We are not surprised when we get off the bus in front of the nursing home – home is not the right word. Residence? Department? – Tonight we are five and very excited: Rebecca and Vanessa were already at Shoshana last year and are looking forward to seeing her again. But since the last visit, the resolute Shoshana has moved into this retirement home and we do not know what to expect.

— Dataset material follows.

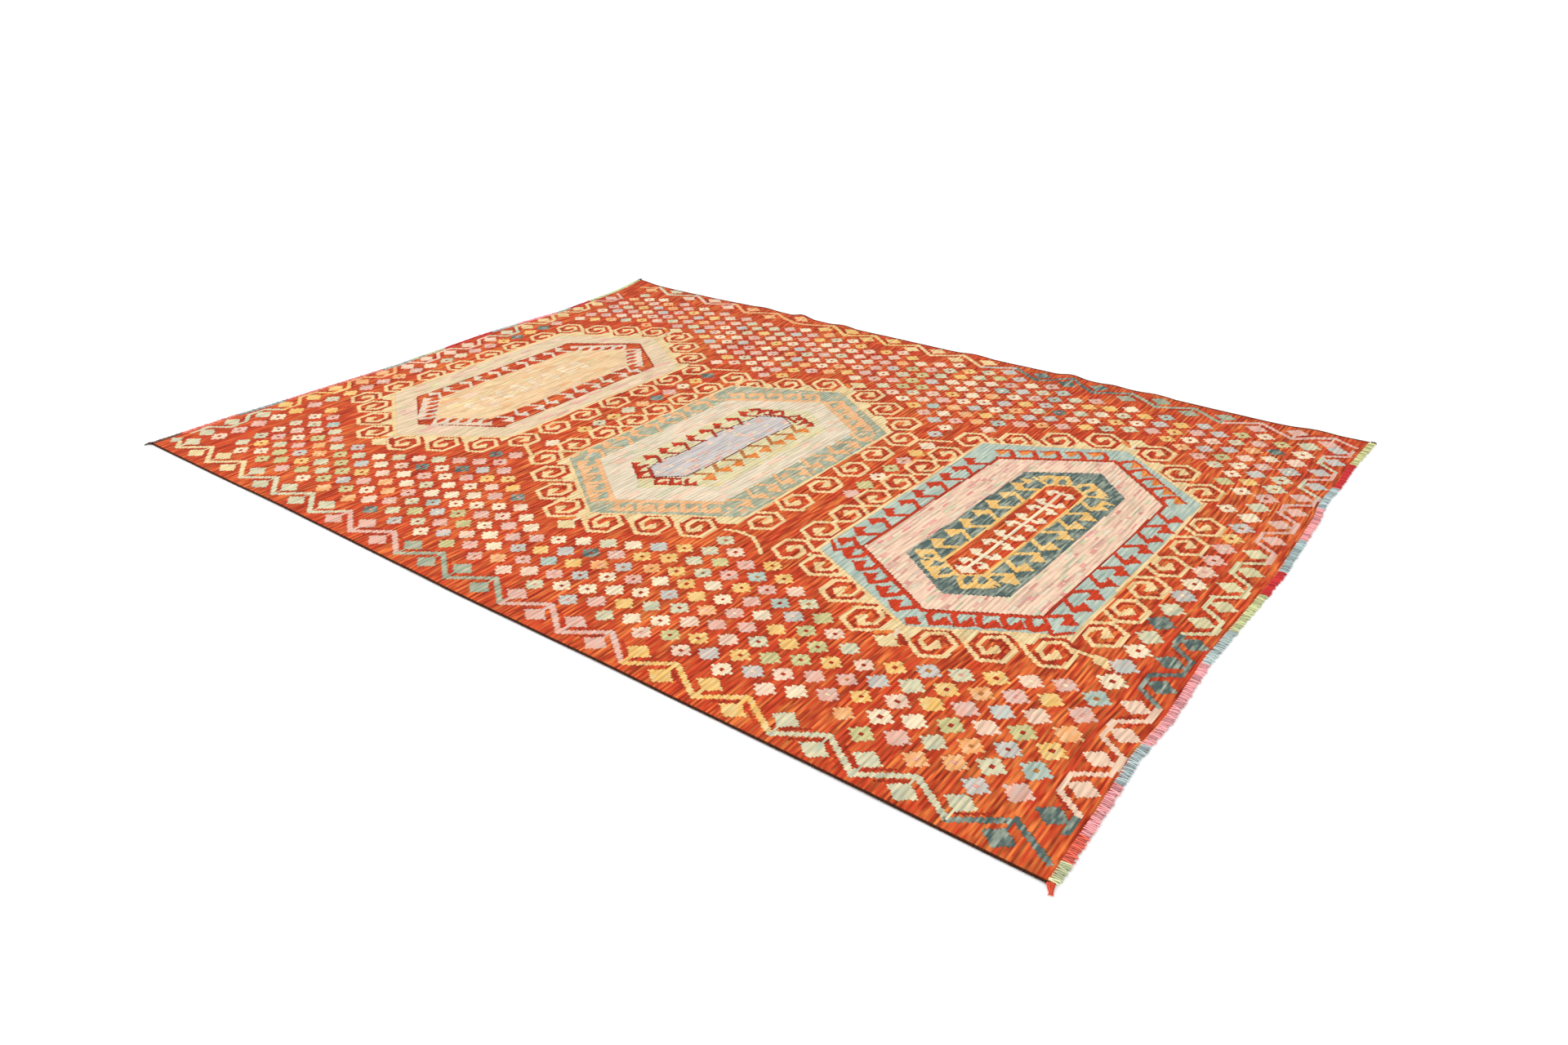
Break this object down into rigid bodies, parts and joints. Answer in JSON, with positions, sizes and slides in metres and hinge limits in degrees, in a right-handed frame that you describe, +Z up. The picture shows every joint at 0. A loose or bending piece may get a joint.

As Shoshana opens the door, it quickly becomes clear that just as the building is not a typical retirement home, this lady has not grown weaker or older. Attentively and critically she looks at us. Why are we singles? What do we do for a living? Do we still have enough cookies? Coffee? Am I writing what she says? – But she is not just worried about us. “The world is abnormal in a variety of ways,” she says, and worries that there will be another war. She observes the developments in world affairs with great concern, but she also has hope: “The future belongs to the children,” she says, as we hand over the letters from German students to her, “and I hope they make her better than she was – or as she is. “
Shoshana still dreams of peace for Israel and peace around the world. She says we make the world better with our work and hugs us all goodbye as if we’ve known her forever.
In the last three and a half hours we have met a strong, extraordinary woman. We are tired as we search for Shoshana’s favorite sculpture in the lobby. Shoshana wanted to entertain us until late into the night.